TO BE DONE ->
Copy exactly the lines from the first line of the records below through the line containing "return smooth_step((rim - sheet_climb)", including both, and nothing else.

--- BEGIN RECORDS FOR THIS TASK ---

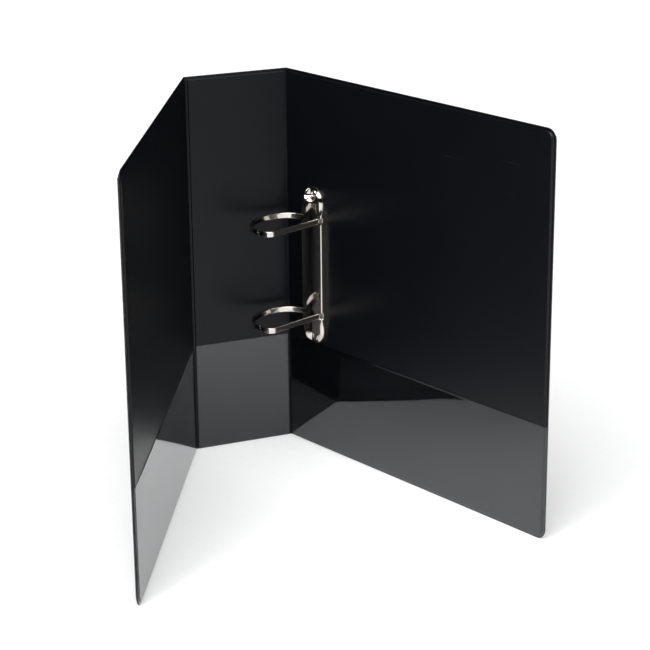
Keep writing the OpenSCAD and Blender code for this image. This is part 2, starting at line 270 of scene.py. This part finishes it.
def sheet_grid(body):
    """Grid lines of a panel, with the distance of each point from its welded rim and from its
    hinges."""
    length = panels[body]["length"]
    hinged = body == "spine"
    far = length - setback if hinged else length
    near_lines = setback + np.asarray(hinge_lines)
    far_lines = far - np.asarray(hinge_lines if hinged else rim_lines)[::-1]
    between = np.linspace(near_lines[-1], far_lines[0], round((far_lines[0] - near_lines[-1]) / 3.6) + 1)
    u, z = np.meshgrid(np.concatenate([near_lines[:-1], between, far_lines[1:]]),
                       graded(0, height, rim_lines, 3.6), indexing="ij")
    rim = np.minimum(z, height - z)
    hinge = u - setback
    if hinged:
        hinge = np.minimum(hinge, far - u)
    else:
        rim = np.minimum(rim, far - u)
        u, z = rounded(u, z, far, height, 0)
    return u, z, rim, hinge


def raised(rim, hinge):
    """How far the sheet has climbed from the rim onto the board, 0 to 1: a smooth step across the
    rim's inner edge times a steeper one at the hinge."""
    return smooth_step((rim - sheet_climb) / climb_run) * smooth_step(hinge / hinge_climb_run)


def ripple(u, z, turn, size):
    """Slow waves of a sheet drawn over board: four sines of 55 to 210 mm, each running in its own
    direction."""
    waves = ((210, 0.3, 1.0), (130, 1.9, 0.7), (83, 2.6, 0.4), (55, 1.1, 0.22))
    total = 0
    for length, way, weight in waves:
        travel = u * np.cos(way + turn) + z * np.sin(way + turn)
        total = total + weight * np.sin(2 * np.pi * travel / length + 5 * turn + way)
    return size * total


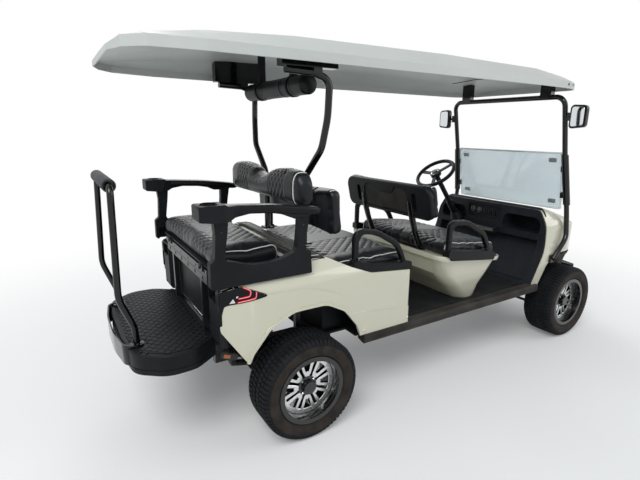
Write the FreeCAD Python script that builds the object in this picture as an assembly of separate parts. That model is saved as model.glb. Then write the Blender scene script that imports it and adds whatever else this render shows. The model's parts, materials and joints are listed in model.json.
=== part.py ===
"""Lifted golf cart with two forward benches and a third bench that faces back.

Millimetres, +X forward, +Y left, +Z up. Every place is first measured from the
rear axle: x is the distance ahead of it and z the height above the ground.
save() then moves each piece so that the origin is the middle of the footprint.
"""
import FreeCAD, Part
import math
import os

V = FreeCAD.Vector

# Overall
WHEELBASE = 2440.0
REAR_OVERHANG = 890.0          # rear axle to the step guard's rear face
FRONT_OVERHANG = 450.0         # front axle to the bumper's front face
ORIGIN_SHIFT = (REAR_OVERHANG - WHEELBASE - FRONT_OVERHANG) / 2
REAR_AXLE_X = 0.0
FRONT_AXLE_X = WHEELBASE
BODY_HALF_WIDTH = 600.0        # the widest panels; seats, wheels, floor and struts keep their distance from it
SEAT_GAP = 0.3                 # clearance where one piece seats on another

# Wheels
TYRE_RADIUS = 292.0
TYRE_WIDTH = 240.0
TREAD_WIDTH = 196.0
AXLE_Z = TYRE_RADIUS
WHEEL_Y = BODY_HALF_WIDTH - 25 # wheel centre plane from the middle
RIM_LIP_RADIUS = 196.0
RIM_HALF_WIDTH = 105.0
RIM_BARREL_RADIUS = 170.0
RIM_WALL = 6.0
BEAD_RADIUS = 178.0
SPOKE_FACE_OFFSET = 42.0       # spoke face outboard of the wheel centre plane
SPOKE_DEPTH = 22.0
SPOKE_COUNT = 8
SPOKE_WIDTH = 15.0
HUB_RADIUS = 58.0
CAP_RADIUS = 36.0
CAP_LENGTH = 34.0
SPINDLE_RADIUS = 20.0
DRUM_Y0 = WHEEL_Y - 97         # brake drum, inner and outer face
DRUM_Y1 = WHEEL_Y - 30

# Chassis
RAIL_Y = 250.0
RAIL_WIDTH = 50.0
RAIL_HEIGHT = 80.0
RAIL_BOTTOM = 375.0
RAIL_TOP = RAIL_BOTTOM + RAIL_HEIGHT
RAIL_REAR_X = -400.0
RAIL_FRONT_X = 2800.0
MEMBER_WIDTH = 50.0
FLOOR_THICKNESS = 16.0
FLOOR_TOP = RAIL_TOP + FLOOR_THICKNESS
FLOOR_HALF_WIDTH = BODY_HALF_WIDTH - 65
FLOOR_REAR_X = 380.0
FLOOR_FRONT_X = 2060.0
SILL_HALF_WIDTH = BODY_HALF_WIDTH + 3
SILL_BOTTOM = 428.0
SILL_TOP = 485.0
SILL_REAR_X = 400.0
SILL_FRONT_X = FRONT_AXLE_X - TYRE_RADIUS - 48

# Steering
KINGPIN_Y = WHEEL_Y - 135
KINGPIN_RADIUS = 12.0
PIN_GAP = 0.3
STEER_ARM = (-130.0, 0.0)      # tie rod pivot from the kingpin: x, y
TIE_ROD_Z = 238.0
TIE_ROD_RADIUS = 11.0
STEERING_CENTRE = V(1830.0, 300.0, 1290.0)
STEERING_FOOT = V(2182.0, 300.0, 830.0)
STEERING_RADIUS = 165.0
STEERING_GRIP_RADIUS = 14.0
COLUMN_RADIUS = 21.0

# Body panels
WALL = 6.0
COWL_HALF_WIDTH = BODY_HALF_WIDTH - 18
POD_HALF_WIDTH = BODY_HALF_WIDTH - 66

# Seats
SEAT_HALF_WIDTH = BODY_HALF_WIDTH - 80
FRONT_SEAT_HALF_WIDTH = POD_HALF_WIDTH - 50
FRONT_BACK_HALF_WIDTH = POD_HALF_WIDTH - 69
PAD_ROUND = 38.0

# Rear seat that flips over
FLIP_AXIS_X = -464.0
FLIP_AXIS_Z = 980.0
FLIP_PIN_RADIUS = 6.0
DECK_TOP = 975.0
BOARD_THICKNESS = 8.0
BOARD_BOTTOM = 985.0
REAR_CUSHION_HALF_WIDTH = SEAT_HALF_WIDTH - 8
DECK_HALF_WIDTH = SEAT_HALF_WIDTH - 40
REAR_CUSHION_TOP = 1108.0
REAR_CUSHION_BACK_X = -458.0
REAR_CUSHION_FRONT_X = -98.0

# Footrest and grab bar
STEP_TOP = 610.0
STEP_DEPTH = 105.0
STEP_WALL = 8.0
STEP_ARM_Y = RAIL_Y + RAIL_WIDTH / 2 + 20
GRAB_RADIUS = 16.0
GRIP_RADIUS = 31.5
GRAB_FOOT = (-800.0, 300.0)
GRIP_Z = 1405.0
GRIP_X = -844.0

# Roof and its struts
ROOF_WALL = 8.0
ROOF_RIM = 48.0
STRUT_RADIUS = 19.0
PANE_THICKNESS = 5.0
SOUND_RADIUS = 52.0
SOUND_HALF_LENGTH = 369.0


def box(x0, x1, y0, y1, z0, z1):
    return Part.makeBox(x1 - x0, y1 - y0, z1 - z0, V(x0, y0, z0))


def mirrored(shape):
    return shape.mirror(V(0, 0, 0), V(0, 1, 0))


def both_sides(shape):
    return Part.makeCompound([shape, mirrored(shape)])


def joined(shapes, merge_faces=True):
    """One solid from touching shapes."""
    first, *rest = shapes
    whole = first.fuse(rest)
    return whole.removeSplitter() if merge_faces else whole


def cylinder(start, end, radius):
    run = end - start
    return Part.makeCylinder(radius, run.Length, start, run)


def across(radius, x, z, y0, y1):
    """A round bar along Y."""
    return Part.makeCylinder(radius, y1 - y0, V(x, y0, z), V(0, 1, 0))


def in_side(u, v):
    return V(u, 0, v)


def in_plan(u, v):
    return V(u, v, 0)


def in_front(u, v):
    return V(0, u, v)


def corner(before, at, after, radius):
    """Start, middle and end of the arc that rounds one corner."""
    to_before = (before - at).normalize()
    to_after = (after - at).normalize()
    half = to_before.getAngle(to_after) / 2
    reach = radius / math.tan(half)
    inward = (to_before + to_after).normalize()
    middle = at + inward * (radius / math.sin(half) - radius)
    return at + to_before * reach, middle, at + to_after * reach


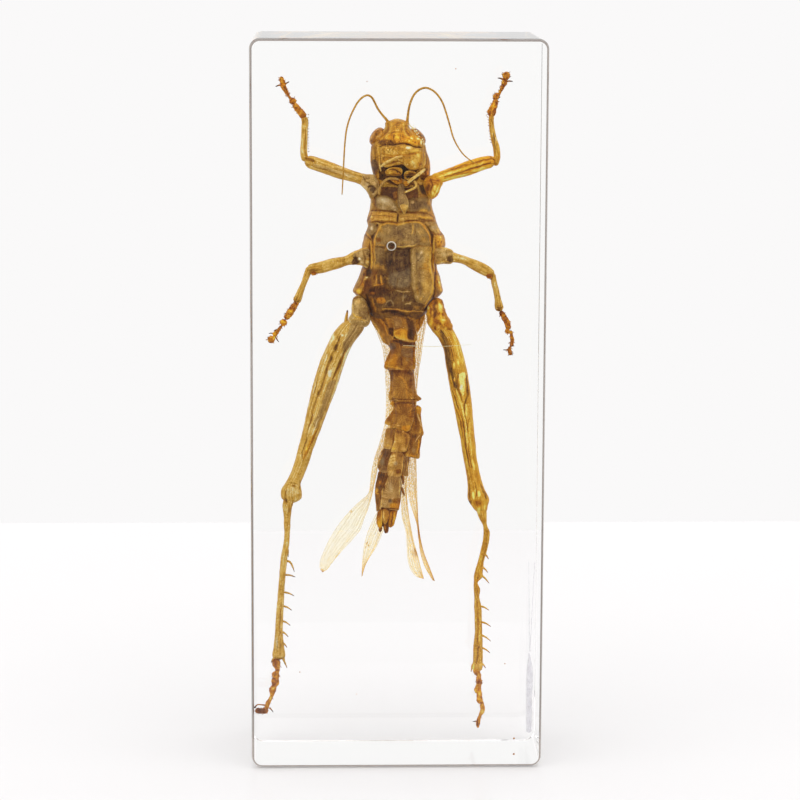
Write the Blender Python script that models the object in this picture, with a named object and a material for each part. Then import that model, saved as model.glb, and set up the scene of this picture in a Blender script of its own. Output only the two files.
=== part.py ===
"""A dried grasshopper cast in a standing clear resin block, modelled in metres with +Z up.

The block stands on its narrow end and the insect's underside faces -Y, the block's front.
The specimen is one solid. The casting is parted at mid-depth into a front and a back half,
each with its share of the pocket that the specimen lies in.
Sizes below are in millimetres and are scaled to metres when a mesh is made.
"""

import math

import bmesh
import bpy
from mathutils import Matrix, Vector

MM = 0.001
SHARP_ANGLE = math.radians(40.0)  # edges that turn more than this are shaded sharp

# The casting.
BLOCK_WIDTH = 44.0
BLOCK_DEPTH = 23.0
BLOCK_HEIGHT = 110.0
CORNER_RADIUS = 1.6  # the four corners of the big faces
FRONT_EDGE_RADIUS = 0.6  # the crisp rim of the front face
BACK_EDGE_RADIUS = 1.4  # the softer, polished rim of the back face
PARTING_GAP = 0.3
POCKET_CLEARANCE = 0.6

# Each limb or body part is a list of stations along it:
# x, y and z of its centre, half its width across the view and half its depth along Y.
HEAD = [
    (0.0, -0.4, 97.7, 0.8, 1.2),
    (0.05, -0.4, 96.8, 1.8, 2.2),
    (0.1, -0.4, 95.5, 3.1, 3.3),
    (0.1, -0.4, 94.0, 3.7, 3.9),
    (0.25, -0.3, 91.5, 4.1, 4.1),
    (0.4, 0.0, 89.0, 4.0, 3.9),
    (0.5, 0.3, 86.6, 3.7, 3.7),
]
PROTHORAX = [
    (0.5, 0.3, 88.2, 4.0, 3.8),
    (0.5, 0.4, 85.6, 4.4, 4.5),
    (0.7, 0.5, 82.4, 5.3, 5.2),
    (0.7, 0.5, 81.6, 4.6, 4.8),
]
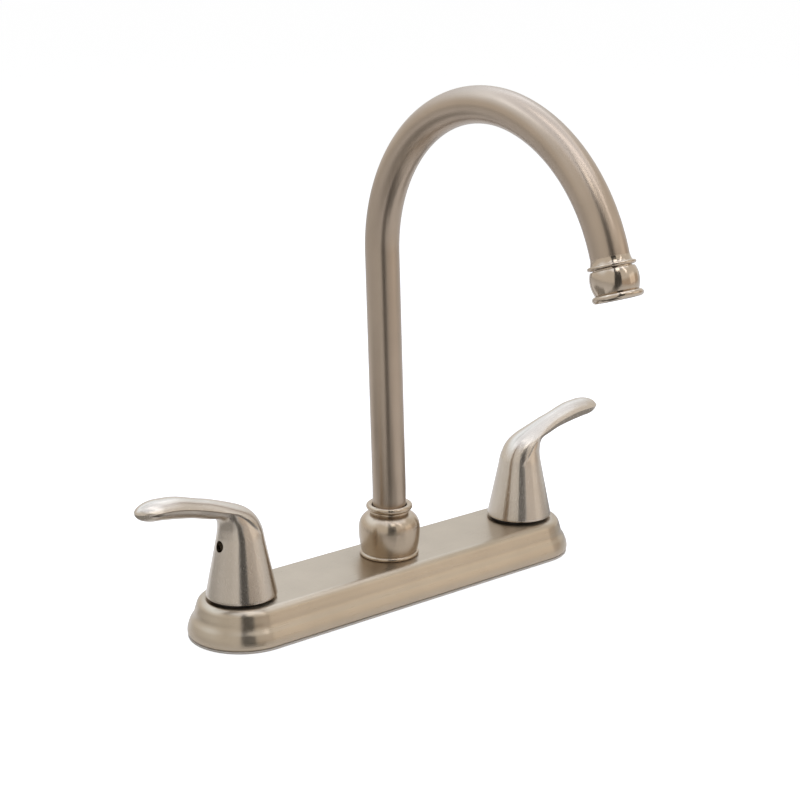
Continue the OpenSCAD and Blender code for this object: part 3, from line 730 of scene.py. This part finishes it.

--- END RECORDS FOR THIS TASK ---

RESULT BELOW ->
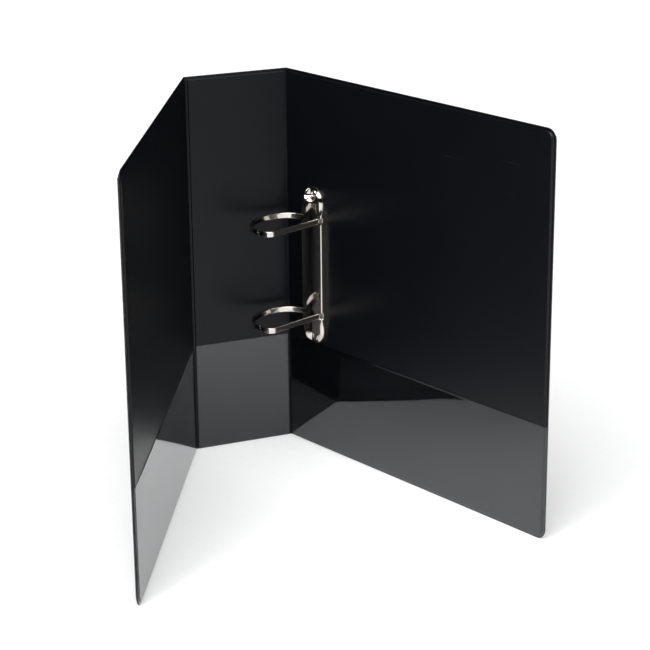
Keep writing the OpenSCAD and Blender code for this image. This is part 2, starting at line 270 of scene.py. This part finishes it.
def sheet_grid(body):
    """Grid lines of a panel, with the distance of each point from its welded rim and from its
    hinges."""
    length = panels[body]["length"]
    hinged = body == "spine"
    far = length - setback if hinged else length
    near_lines = setback + np.asarray(hinge_lines)
    far_lines = far - np.asarray(hinge_lines if hinged else rim_lines)[::-1]
    between = np.linspace(near_lines[-1], far_lines[0], round((far_lines[0] - near_lines[-1]) / 3.6) + 1)
    u, z = np.meshgrid(np.concatenate([near_lines[:-1], between, far_lines[1:]]),
                       graded(0, height, rim_lines, 3.6), indexing="ij")
    rim = np.minimum(z, height - z)
    hinge = u - setback
    if hinged:
        hinge = np.minimum(hinge, far - u)
    else:
        rim = np.minimum(rim, far - u)
        u, z = rounded(u, z, far, height, 0)
    return u, z, rim, hinge


def raised(rim, hinge):
    """How far the sheet has climbed from the rim onto the board, 0 to 1: a smooth step across the
    rim's inner edge times a steeper one at the hinge."""
    return smooth_step((rim - sheet_climb) / climb_run) * smooth_step(hinge / hinge_climb_run)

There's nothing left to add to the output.